The only point on which the Blu-ray falls down is in the additional special features, which are disappointingly standard if not even a little miserly – a trend throughout the Mouse House’s recent releases and also those of their subsidiary labels such as the Marvel Universe franchise. It makes you wonder whether the forthcoming Star Wars releases will be similarly skimped.
Still, you do get a 15 minute featurette of the origins of the film, and another short feature half that length comprised of a roundtable discussion between the creative minds behind the movie. There’s some deleted scenes with introductions by the directors Don Hall and Chris Williams, but no audio commentary for these or the film itself. There’s a short theatrical trailer which is actually an original scene featuring the characters from the film and a lovely treat, and the animated short Feast that accompanied Big Hero 6 in the theatres is also included which tells a dog’s life (and that of his owner) through the lens of many meal times together. The UK release also gets a new Mickey Mouse short set in Tokyo, and while this isn’t a patch on the main feature or the Feast short it’s still a genuine delight to see Mickey back in action after so many years on the sidelines as a company corporate figurehead.

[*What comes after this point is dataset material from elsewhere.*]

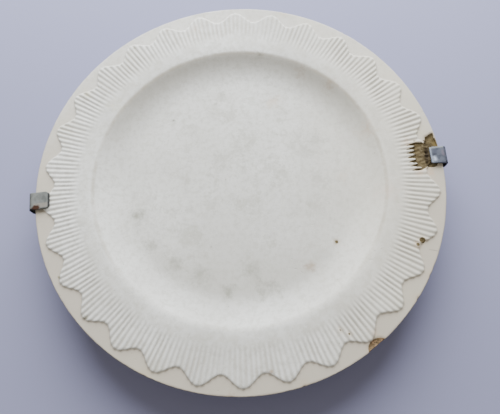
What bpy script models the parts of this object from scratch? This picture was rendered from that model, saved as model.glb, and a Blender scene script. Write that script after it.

For me, Big Hero 6 comes very close to being a flat-out five star film. If it misses at all, it does so by a hair; and if it proves to be anywhere near as good under multiple viewings as I suspect it will then it’ll overcome that near-miss and ascend to the top echelon of favourite films in very short order. It’s a most worthy winner of the Best Animated Film Oscar (and Feast picked up the best animated short award as well) and is a modern instant classic that has firmly earned its place alongside the greatest all-time hits in the Walt Disney pantheon.
Update: A second viewing in less than a week, and Big Hero 6 has more than earned its fifth star. Told you it would be in very short order. All in all, I can say without question: I am satisfied with my care.
The DVD and Blu-ray of Big Hero 6 was released on May 25 2015.